-- BEGIN Dataset records --
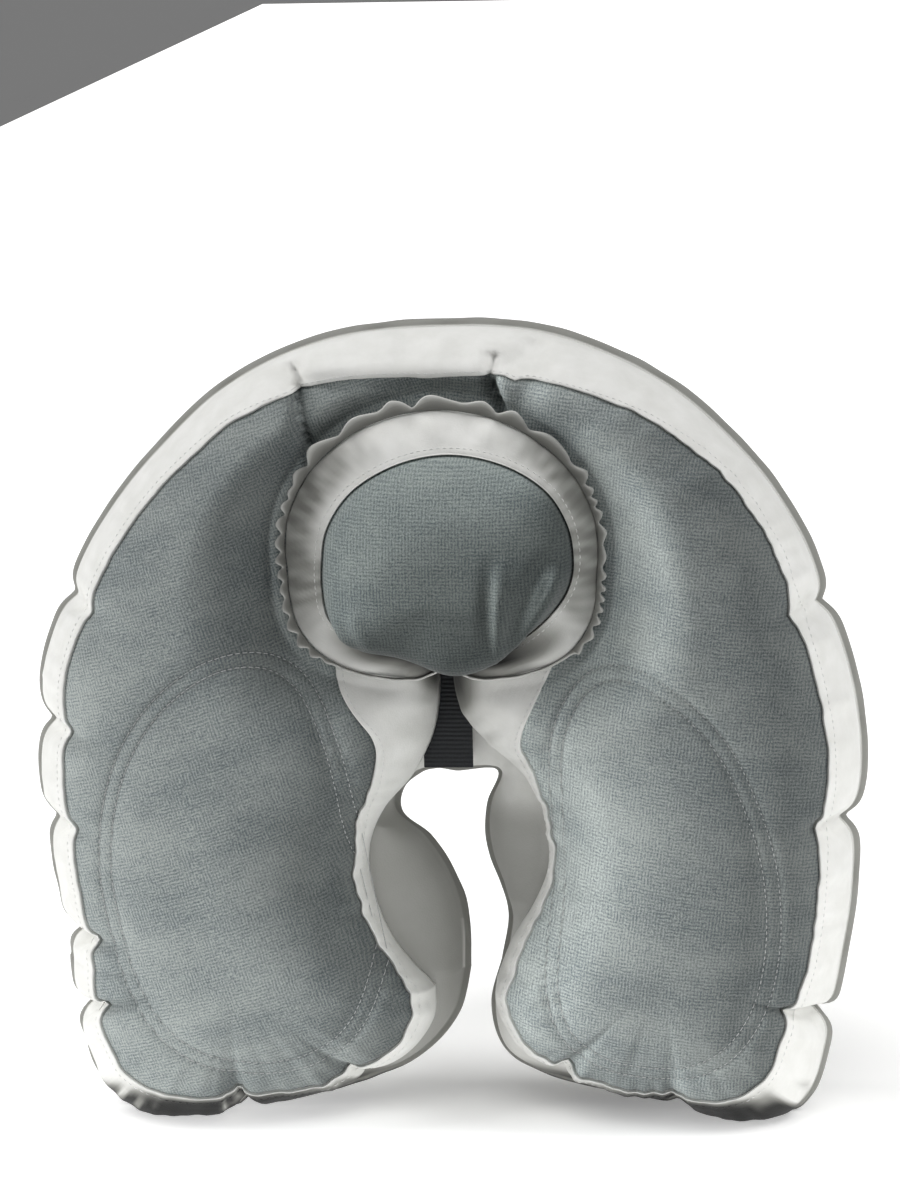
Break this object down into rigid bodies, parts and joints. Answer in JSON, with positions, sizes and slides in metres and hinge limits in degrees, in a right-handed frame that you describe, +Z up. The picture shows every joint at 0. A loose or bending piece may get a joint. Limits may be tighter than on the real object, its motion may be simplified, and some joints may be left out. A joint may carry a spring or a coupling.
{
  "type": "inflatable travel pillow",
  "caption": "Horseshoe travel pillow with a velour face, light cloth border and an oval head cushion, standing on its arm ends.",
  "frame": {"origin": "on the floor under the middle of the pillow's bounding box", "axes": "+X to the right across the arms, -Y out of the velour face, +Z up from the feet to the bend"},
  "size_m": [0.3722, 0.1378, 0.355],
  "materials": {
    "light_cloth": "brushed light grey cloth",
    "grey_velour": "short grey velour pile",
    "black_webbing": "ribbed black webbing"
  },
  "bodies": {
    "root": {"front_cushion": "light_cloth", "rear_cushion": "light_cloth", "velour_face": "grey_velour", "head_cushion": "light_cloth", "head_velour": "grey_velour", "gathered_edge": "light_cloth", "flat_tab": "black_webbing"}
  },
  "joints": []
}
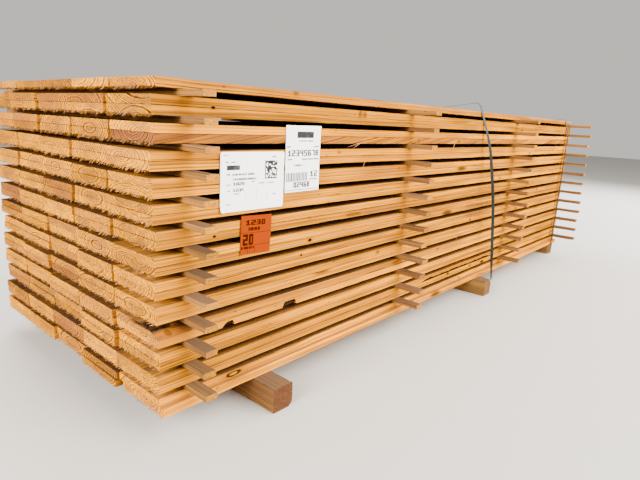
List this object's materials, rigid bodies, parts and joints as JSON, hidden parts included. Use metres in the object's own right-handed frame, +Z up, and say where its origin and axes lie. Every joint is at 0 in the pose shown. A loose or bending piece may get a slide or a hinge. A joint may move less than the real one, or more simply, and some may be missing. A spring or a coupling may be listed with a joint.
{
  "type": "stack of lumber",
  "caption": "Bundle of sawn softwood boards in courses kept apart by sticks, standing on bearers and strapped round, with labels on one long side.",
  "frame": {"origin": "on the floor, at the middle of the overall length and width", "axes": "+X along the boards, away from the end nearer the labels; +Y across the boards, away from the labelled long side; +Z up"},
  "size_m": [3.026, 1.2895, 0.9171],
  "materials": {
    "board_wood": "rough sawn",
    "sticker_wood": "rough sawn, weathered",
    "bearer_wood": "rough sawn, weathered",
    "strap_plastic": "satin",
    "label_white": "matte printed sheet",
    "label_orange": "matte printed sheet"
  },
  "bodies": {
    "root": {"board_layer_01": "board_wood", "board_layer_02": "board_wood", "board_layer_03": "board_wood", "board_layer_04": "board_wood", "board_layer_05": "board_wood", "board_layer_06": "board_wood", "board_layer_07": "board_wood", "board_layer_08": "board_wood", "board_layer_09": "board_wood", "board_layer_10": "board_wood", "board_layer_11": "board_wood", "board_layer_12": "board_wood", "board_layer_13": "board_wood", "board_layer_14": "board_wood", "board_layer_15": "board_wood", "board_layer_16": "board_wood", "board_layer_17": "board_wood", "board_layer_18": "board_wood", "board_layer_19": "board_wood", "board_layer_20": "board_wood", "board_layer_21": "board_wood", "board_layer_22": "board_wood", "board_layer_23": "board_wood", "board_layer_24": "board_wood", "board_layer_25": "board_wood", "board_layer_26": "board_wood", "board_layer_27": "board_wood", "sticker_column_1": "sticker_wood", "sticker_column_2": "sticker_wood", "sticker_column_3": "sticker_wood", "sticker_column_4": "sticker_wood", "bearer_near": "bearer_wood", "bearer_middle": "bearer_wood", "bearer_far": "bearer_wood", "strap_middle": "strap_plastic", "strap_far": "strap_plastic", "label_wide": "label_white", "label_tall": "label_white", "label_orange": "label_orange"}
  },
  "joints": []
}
-- END Dataset records --
* **Do this**:
Copy out all of the data exactly, leaving nothing out.

* **Output of the task**:
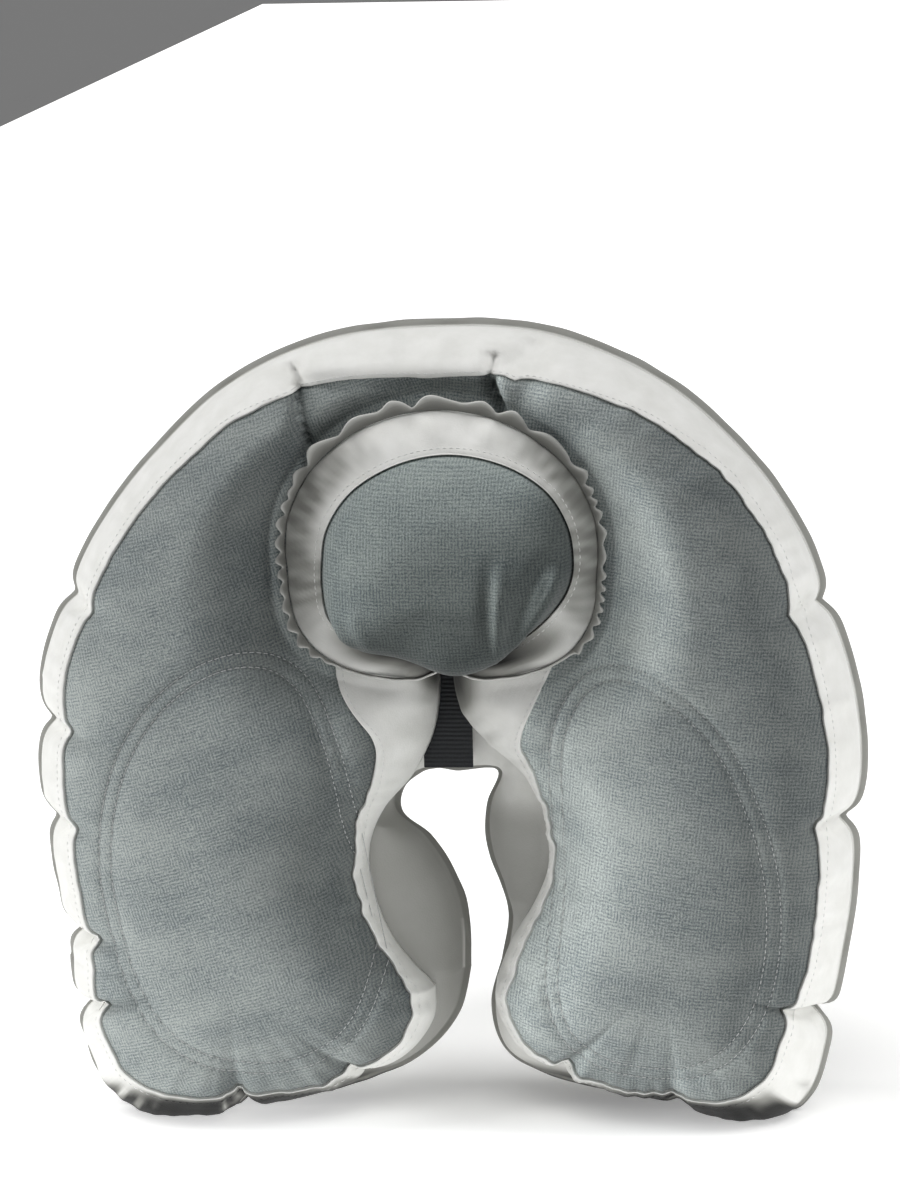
Break this object down into rigid bodies, parts and joints. Answer in JSON, with positions, sizes and slides in metres and hinge limits in degrees, in a right-handed frame that you describe, +Z up. The picture shows every joint at 0. A loose or bending piece may get a joint. Limits may be tighter than on the real object, its motion may be simplified, and some joints may be left out. A joint may carry a spring or a coupling.
{
  "type": "inflatable travel pillow",
  "caption": "Horseshoe travel pillow with a velour face, light cloth border and an oval head cushion, standing on its arm ends.",
  "frame": {"origin": "on the floor under the middle of the pillow's bounding box", "axes": "+X to the right across the arms, -Y out of the velour face, +Z up from the feet to the bend"},
  "size_m": [0.3722, 0.1378, 0.355],
  "materials": {
    "light_cloth": "brushed light grey cloth",
    "grey_velour": "short grey velour pile",
    "black_webbing": "ribbed black webbing"
  },
  "bodies": {
    "root": {"front_cushion": "light_cloth", "rear_cushion": "light_cloth", "velour_face": "grey_velour", "head_cushion": "light_cloth", "head_velour": "grey_velour", "gathered_edge": "light_cloth", "flat_tab": "black_webbing"}
  },
  "joints": []
}
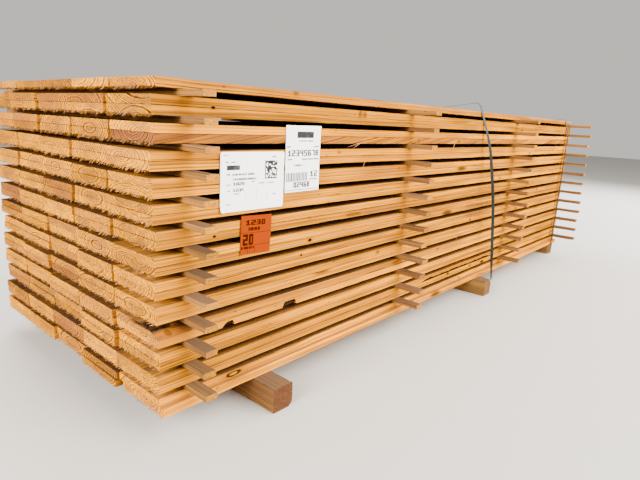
List this object's materials, rigid bodies, parts and joints as JSON, hidden parts included. Use metres in the object's own right-handed frame, +Z up, and say where its origin and axes lie. Every joint is at 0 in the pose shown. A loose or bending piece may get a slide or a hinge. A joint may move less than the real one, or more simply, and some may be missing. A spring or a coupling may be listed with a joint.
{
  "type": "stack of lumber",
  "caption": "Bundle of sawn softwood boards in courses kept apart by sticks, standing on bearers and strapped round, with labels on one long side.",
  "frame": {"origin": "on the floor, at the middle of the overall length and width", "axes": "+X along the boards, away from the end nearer the labels; +Y across the boards, away from the labelled long side; +Z up"},
  "size_m": [3.026, 1.2895, 0.9171],
  "materials": {
    "board_wood": "rough sawn",
    "sticker_wood": "rough sawn, weathered",
    "bearer_wood": "rough sawn, weathered",
    "strap_plastic": "satin",
    "label_white": "matte printed sheet",
    "label_orange": "matte printed sheet"
  },
  "bodies": {
    "root": {"board_layer_01": "board_wood", "board_layer_02": "board_wood", "board_layer_03": "board_wood", "board_layer_04": "board_wood", "board_layer_05": "board_wood", "board_layer_06": "board_wood", "board_layer_07": "board_wood", "board_layer_08": "board_wood", "board_layer_09": "board_wood", "board_layer_10": "board_wood", "board_layer_11": "board_wood", "board_layer_12": "board_wood", "board_layer_13": "board_wood", "board_layer_14": "board_wood", "board_layer_15": "board_wood", "board_layer_16": "board_wood", "board_layer_17": "board_wood", "board_layer_18": "board_wood", "board_layer_19": "board_wood", "board_layer_20": "board_wood", "board_layer_21": "board_wood", "board_layer_22": "board_wood", "board_layer_23": "board_wood", "board_layer_24": "board_wood", "board_layer_25": "board_wood", "board_layer_26": "board_wood", "board_layer_27": "board_wood", "sticker_column_1": "sticker_wood", "sticker_column_2": "sticker_wood", "sticker_column_3": "sticker_wood", "sticker_column_4": "sticker_wood", "bearer_near": "bearer_wood", "bearer_middle": "bearer_wood", "bearer_far": "bearer_wood", "strap_middle": "strap_plastic", "strap_far": "strap_plastic", "label_wide": "label_white", "label_tall": "label_white", "label_orange": "label_orange"}
  },
  "joints": []
}